## REQUIRED WORK
Below are several entries. Transcribe exactly those lines that fall from the one with "Keep writing the OpenSCAD" through the one with "return node", end lines included.

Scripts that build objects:
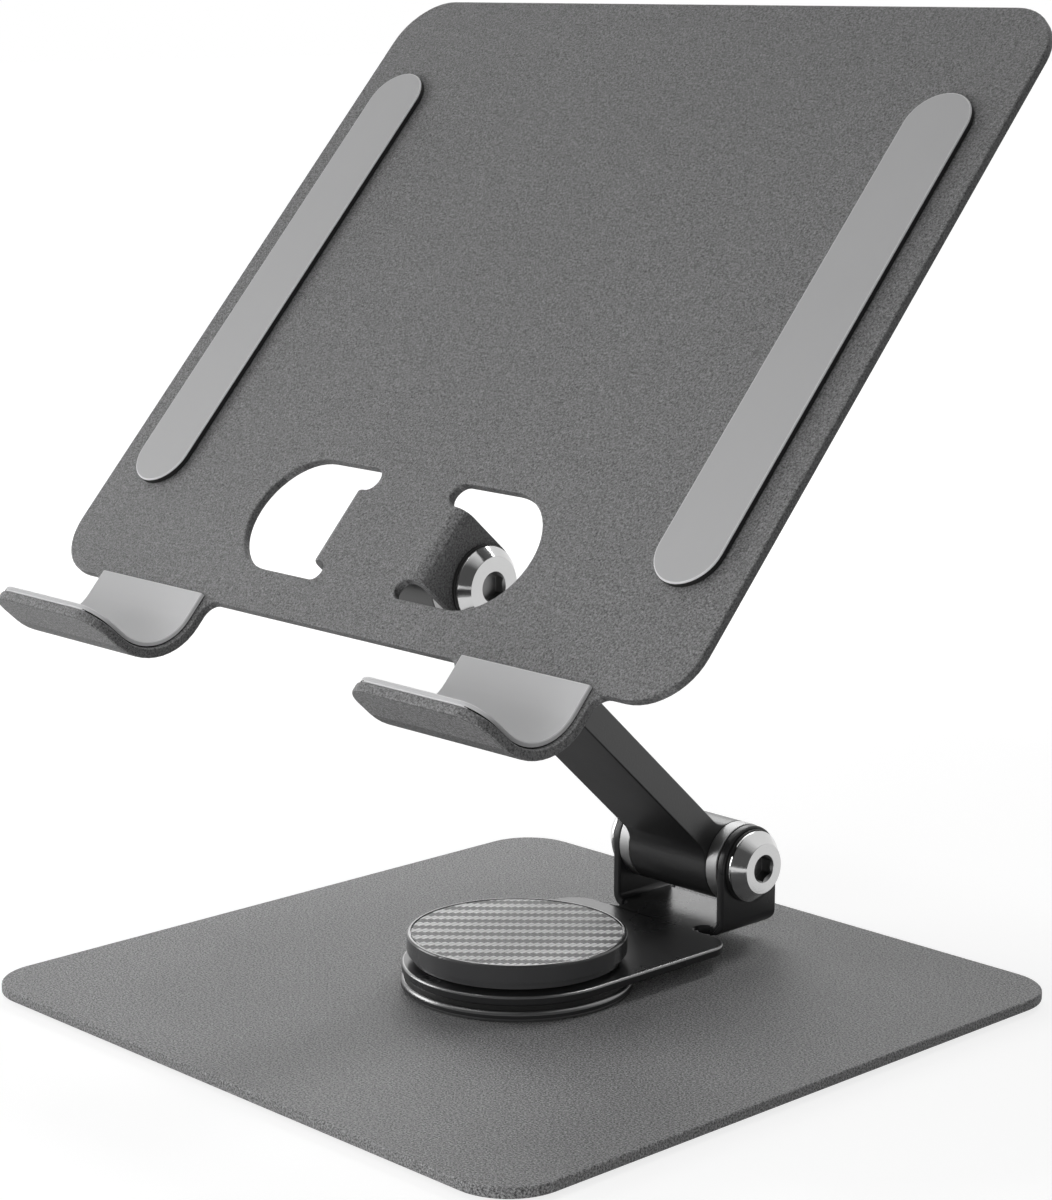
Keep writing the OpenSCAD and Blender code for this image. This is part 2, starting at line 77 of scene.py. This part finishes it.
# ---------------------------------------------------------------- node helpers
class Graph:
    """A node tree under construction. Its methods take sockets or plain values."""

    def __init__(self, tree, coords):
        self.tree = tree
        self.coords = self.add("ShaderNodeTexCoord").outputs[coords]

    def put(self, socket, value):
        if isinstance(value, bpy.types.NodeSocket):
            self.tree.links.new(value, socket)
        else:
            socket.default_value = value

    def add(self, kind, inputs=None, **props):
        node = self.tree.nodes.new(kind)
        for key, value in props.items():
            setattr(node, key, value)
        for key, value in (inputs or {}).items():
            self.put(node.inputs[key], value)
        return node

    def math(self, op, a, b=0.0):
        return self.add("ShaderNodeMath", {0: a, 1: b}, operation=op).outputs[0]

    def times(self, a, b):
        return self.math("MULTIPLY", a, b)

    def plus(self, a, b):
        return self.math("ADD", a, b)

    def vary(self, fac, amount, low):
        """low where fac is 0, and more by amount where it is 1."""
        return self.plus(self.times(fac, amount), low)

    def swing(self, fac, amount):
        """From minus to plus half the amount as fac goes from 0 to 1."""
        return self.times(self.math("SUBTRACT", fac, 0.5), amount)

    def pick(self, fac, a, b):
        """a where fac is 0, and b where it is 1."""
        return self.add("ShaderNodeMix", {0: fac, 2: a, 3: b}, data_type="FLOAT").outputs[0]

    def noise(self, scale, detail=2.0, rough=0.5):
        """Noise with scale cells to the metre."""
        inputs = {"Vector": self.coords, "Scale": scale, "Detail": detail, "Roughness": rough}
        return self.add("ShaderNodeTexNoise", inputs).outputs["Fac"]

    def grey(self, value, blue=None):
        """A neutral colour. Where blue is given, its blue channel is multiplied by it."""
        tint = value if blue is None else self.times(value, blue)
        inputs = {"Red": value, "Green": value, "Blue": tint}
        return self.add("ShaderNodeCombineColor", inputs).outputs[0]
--
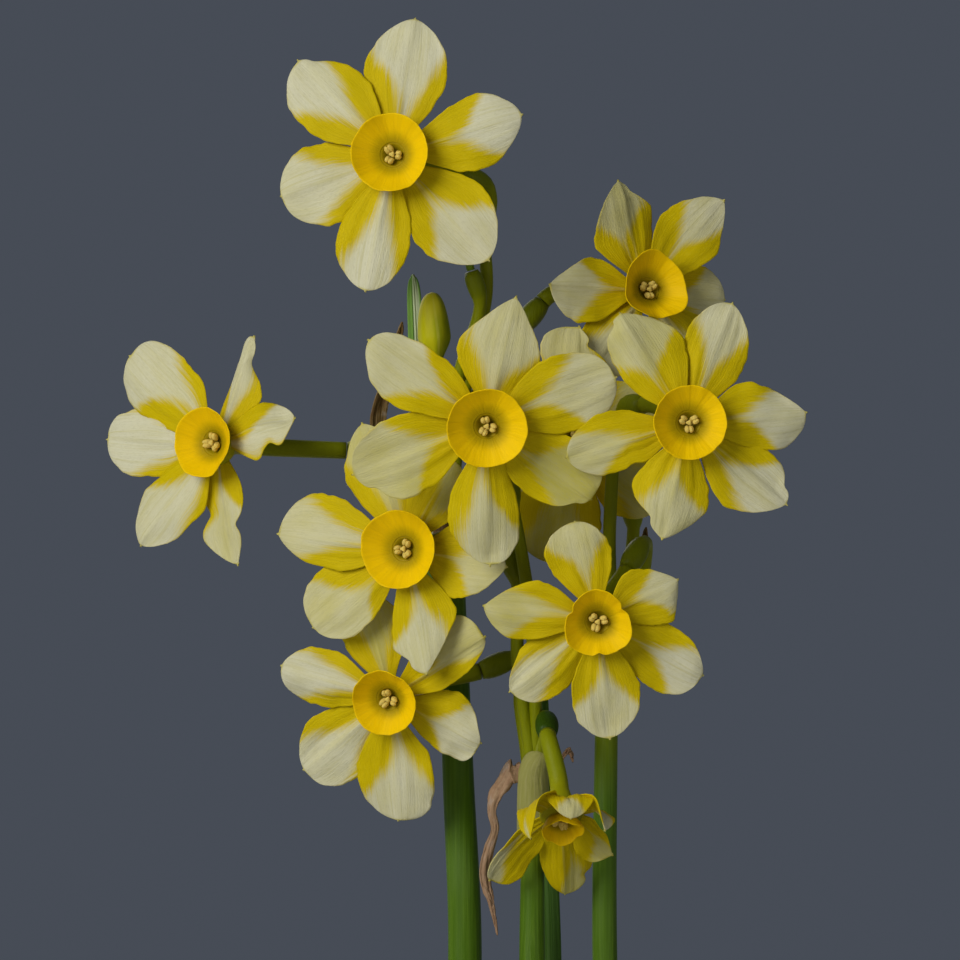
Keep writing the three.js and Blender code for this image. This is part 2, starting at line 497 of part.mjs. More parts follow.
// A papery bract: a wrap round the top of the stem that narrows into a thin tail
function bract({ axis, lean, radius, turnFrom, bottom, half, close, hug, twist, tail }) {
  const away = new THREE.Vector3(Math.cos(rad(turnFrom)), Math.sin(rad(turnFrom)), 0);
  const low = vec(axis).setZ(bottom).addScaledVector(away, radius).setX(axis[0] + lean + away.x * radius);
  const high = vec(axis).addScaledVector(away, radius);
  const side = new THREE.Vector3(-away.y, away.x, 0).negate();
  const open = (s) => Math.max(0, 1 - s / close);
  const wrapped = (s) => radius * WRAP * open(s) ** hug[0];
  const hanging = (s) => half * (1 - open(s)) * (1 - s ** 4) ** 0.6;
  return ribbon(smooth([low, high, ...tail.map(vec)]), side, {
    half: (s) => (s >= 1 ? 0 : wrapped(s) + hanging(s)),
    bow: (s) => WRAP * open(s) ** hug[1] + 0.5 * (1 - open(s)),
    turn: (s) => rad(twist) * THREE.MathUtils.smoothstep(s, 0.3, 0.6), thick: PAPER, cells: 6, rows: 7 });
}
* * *
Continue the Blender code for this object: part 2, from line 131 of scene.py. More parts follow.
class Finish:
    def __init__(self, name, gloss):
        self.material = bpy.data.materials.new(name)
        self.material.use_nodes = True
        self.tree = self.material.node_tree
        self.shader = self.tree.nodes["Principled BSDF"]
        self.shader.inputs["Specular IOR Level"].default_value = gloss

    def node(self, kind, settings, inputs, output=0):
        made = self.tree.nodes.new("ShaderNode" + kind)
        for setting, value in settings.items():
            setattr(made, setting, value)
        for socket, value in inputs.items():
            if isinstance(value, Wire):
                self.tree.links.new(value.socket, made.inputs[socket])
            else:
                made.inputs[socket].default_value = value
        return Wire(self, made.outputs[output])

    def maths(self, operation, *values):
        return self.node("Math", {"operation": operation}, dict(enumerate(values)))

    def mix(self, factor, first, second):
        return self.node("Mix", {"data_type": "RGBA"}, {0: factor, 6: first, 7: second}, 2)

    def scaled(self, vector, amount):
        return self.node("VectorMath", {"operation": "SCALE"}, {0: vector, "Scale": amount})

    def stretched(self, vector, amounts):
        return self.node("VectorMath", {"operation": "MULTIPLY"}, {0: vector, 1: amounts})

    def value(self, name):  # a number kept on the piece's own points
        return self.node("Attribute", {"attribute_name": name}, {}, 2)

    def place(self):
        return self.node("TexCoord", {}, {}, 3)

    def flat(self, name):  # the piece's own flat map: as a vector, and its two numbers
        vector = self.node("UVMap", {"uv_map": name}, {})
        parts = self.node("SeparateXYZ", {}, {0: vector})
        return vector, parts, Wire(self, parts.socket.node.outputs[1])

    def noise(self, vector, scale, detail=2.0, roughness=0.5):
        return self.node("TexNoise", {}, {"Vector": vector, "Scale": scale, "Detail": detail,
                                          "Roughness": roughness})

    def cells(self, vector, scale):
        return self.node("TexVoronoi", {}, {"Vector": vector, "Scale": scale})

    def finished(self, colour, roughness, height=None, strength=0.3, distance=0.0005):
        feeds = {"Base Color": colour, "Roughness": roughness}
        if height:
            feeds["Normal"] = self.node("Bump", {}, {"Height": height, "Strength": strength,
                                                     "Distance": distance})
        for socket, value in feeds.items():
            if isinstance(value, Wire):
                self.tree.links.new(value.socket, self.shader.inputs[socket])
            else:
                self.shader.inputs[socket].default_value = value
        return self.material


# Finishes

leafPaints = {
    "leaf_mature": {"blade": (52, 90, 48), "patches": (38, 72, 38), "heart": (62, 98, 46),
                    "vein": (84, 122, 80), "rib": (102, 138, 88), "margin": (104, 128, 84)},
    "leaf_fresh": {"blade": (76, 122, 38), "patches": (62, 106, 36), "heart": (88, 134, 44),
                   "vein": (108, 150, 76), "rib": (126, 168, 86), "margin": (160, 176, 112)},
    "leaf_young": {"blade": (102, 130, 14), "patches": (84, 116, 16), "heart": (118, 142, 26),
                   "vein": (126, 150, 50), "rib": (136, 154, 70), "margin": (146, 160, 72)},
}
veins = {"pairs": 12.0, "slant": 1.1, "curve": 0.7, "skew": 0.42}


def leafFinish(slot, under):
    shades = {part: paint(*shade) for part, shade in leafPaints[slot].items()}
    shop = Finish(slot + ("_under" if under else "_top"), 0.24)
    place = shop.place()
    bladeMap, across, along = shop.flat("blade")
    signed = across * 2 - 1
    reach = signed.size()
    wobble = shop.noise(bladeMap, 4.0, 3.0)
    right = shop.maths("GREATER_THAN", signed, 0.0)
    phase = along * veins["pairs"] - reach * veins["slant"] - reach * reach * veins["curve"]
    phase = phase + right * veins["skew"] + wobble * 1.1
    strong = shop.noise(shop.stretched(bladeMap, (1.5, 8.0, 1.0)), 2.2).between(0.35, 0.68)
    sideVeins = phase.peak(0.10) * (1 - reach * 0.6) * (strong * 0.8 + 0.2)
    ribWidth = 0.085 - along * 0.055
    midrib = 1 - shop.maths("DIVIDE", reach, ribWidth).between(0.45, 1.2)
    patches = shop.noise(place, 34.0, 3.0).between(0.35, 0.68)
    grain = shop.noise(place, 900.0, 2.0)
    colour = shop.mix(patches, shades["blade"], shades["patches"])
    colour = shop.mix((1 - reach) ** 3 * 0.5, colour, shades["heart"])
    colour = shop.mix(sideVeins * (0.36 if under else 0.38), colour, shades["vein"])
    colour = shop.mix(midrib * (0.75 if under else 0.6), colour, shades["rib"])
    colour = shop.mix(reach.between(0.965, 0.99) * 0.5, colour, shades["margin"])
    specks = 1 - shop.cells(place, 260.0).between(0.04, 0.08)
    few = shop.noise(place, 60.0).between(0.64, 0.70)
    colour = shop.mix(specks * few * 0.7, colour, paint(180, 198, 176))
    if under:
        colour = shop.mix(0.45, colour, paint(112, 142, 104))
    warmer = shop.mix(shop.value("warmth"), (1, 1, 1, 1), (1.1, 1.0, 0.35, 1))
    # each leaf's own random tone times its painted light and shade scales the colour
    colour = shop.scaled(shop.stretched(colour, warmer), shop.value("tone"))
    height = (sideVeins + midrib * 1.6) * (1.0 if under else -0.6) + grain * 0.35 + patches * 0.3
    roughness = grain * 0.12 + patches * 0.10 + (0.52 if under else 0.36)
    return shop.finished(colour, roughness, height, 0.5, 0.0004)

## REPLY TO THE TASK
Keep writing the OpenSCAD and Blender code for this image. This is part 2, starting at line 77 of scene.py. This part finishes it.
# ---------------------------------------------------------------- node helpers
class Graph:
    """A node tree under construction. Its methods take sockets or plain values."""

    def __init__(self, tree, coords):
        self.tree = tree
        self.coords = self.add("ShaderNodeTexCoord").outputs[coords]

    def put(self, socket, value):
        if isinstance(value, bpy.types.NodeSocket):
            self.tree.links.new(value, socket)
        else:
            socket.default_value = value

    def add(self, kind, inputs=None, **props):
        node = self.tree.nodes.new(kind)
        for key, value in props.items():
            setattr(node, key, value)
        for key, value in (inputs or {}).items():
            self.put(node.inputs[key], value)
        return node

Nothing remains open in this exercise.